Rebels in Search of a Cause By Ricardo Cota
in 7th Miami International Film Festival
by Ricardo Cota
Attitude, not revolution, is the keyword to understand the bombastic and controversial Austrian filmmaker Hans Weingartner’s second feature film. It is a sincere dive into the contradictions of modern rebels and old revolutionaries, which made audiences at the Miami International Film Festival think about politics, love and loyalty. The film shared the audience award for the World Cinema Competition with The Overture, by Thai director, Itthisoontorn Vichailak, and Red Dust, by Tom Hooper.
The original title says more about the film than its American translation. Die fetten Jahre sind vorbei means “your days of plenty are numbered”. This is one of the messages on the notes that the shy Jan (Daniel Brühl, Good Bye, Lenin!) and the effusive Peter (Stipe Erceg) pinned to Berlin millionaires’ well-polished cabinets. Both of them are free activists, two protestors inspired by a blend of anarchism, communism and idealism, who break into the town houses of the elite not to steal expensive belongings, but to sarcastically re-arrange them. They hope to unnerve their materialistic foes, or at least startle them into awareness. Maybe they are ingenuous in their actions, but it is unquestionable that they are finding a way to struggle against the social unfairness and desperate for ways to make their mark on a heedless capitalist world, something that seems not to be of concern to most of their contemporaries. When a break-in goes awry, however, they must tackle two problems: one political, in the form of a rich hostage, Hardenberg (Burghart Klaubner), who was once a radical, and another personal, in the guise of a simmering love triangle between them and Jule (Julia Jentsch), a girl they both adore.

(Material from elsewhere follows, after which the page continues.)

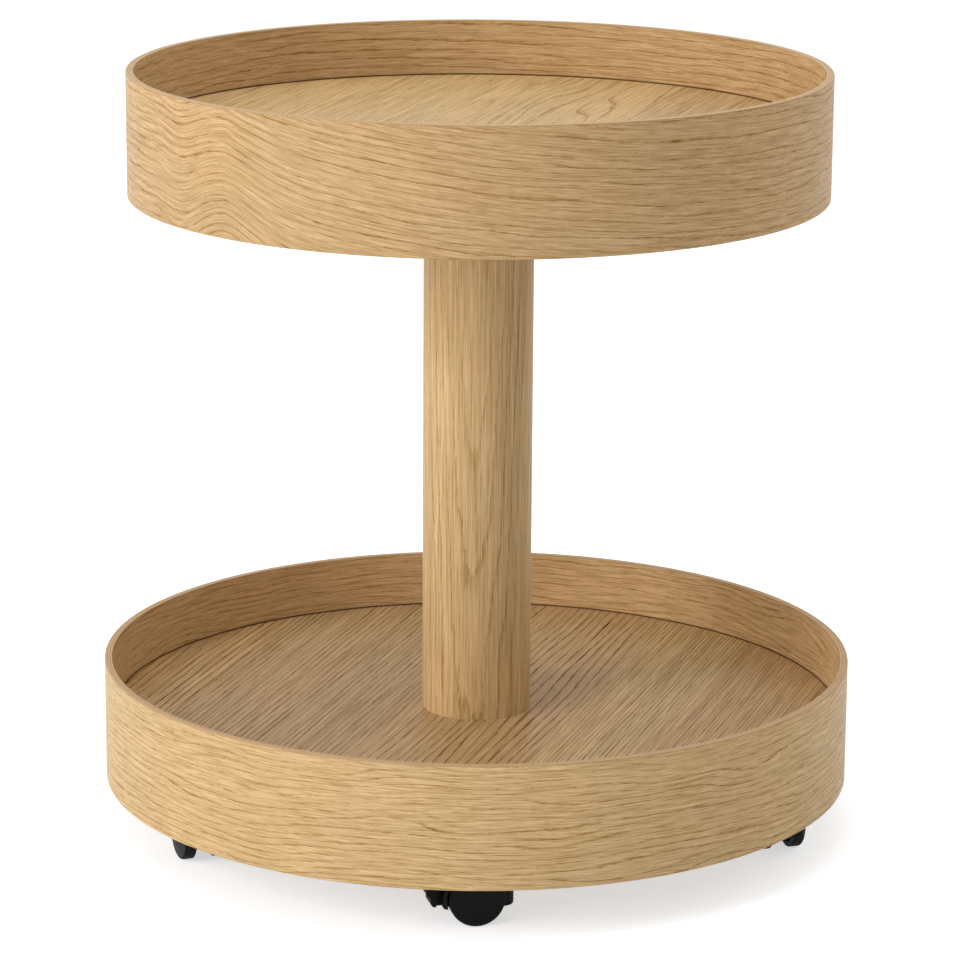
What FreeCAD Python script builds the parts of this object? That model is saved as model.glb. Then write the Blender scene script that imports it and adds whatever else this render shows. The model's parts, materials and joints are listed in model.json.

The accidental kidnapping leads the three lovers and Hardenberg to the mountains, where the political and sexual discussions become deeper. Hardenberg is not the capitalist villain he appears. To the youngsters’ surprise, he was a member of the SDS in 1968, lived in a commune and practised free love. So he expresses his reasons for changing his way of life and becoming a millionaire owner. The quarrels among them demonstrate the basic conflict of the middle-class activists: to continue fighting or to accept the status quo. Some movie reviewers saw The Edukators as a German Jules and Jim for the modern anti-capitalist. This is an exaggeration. Julia, for instance, is far from Truffaut’s Catherine, defined by Anette Insdorf as “definitive Truffaut goddess”, who represents “all things to all men”. The similitude resides exclusively in the love triangle. Comparisons could be made with The Dreamers , directed by Bernardo Bertolucci, although the characters movements are the opposite. While the Italian filmmaker, a man from 1968, is worried basically about the sexual question, the younger director Weingartner focuses his film on the political. It seems that the young Germans should learn sex from Bertolucci. On the other hand, Bertolucci, and the old revolutionaries, should listen to the edukators’ lessons about political attitudes . The only truth, for both of them, is that ate 60’s questions are far from being solved.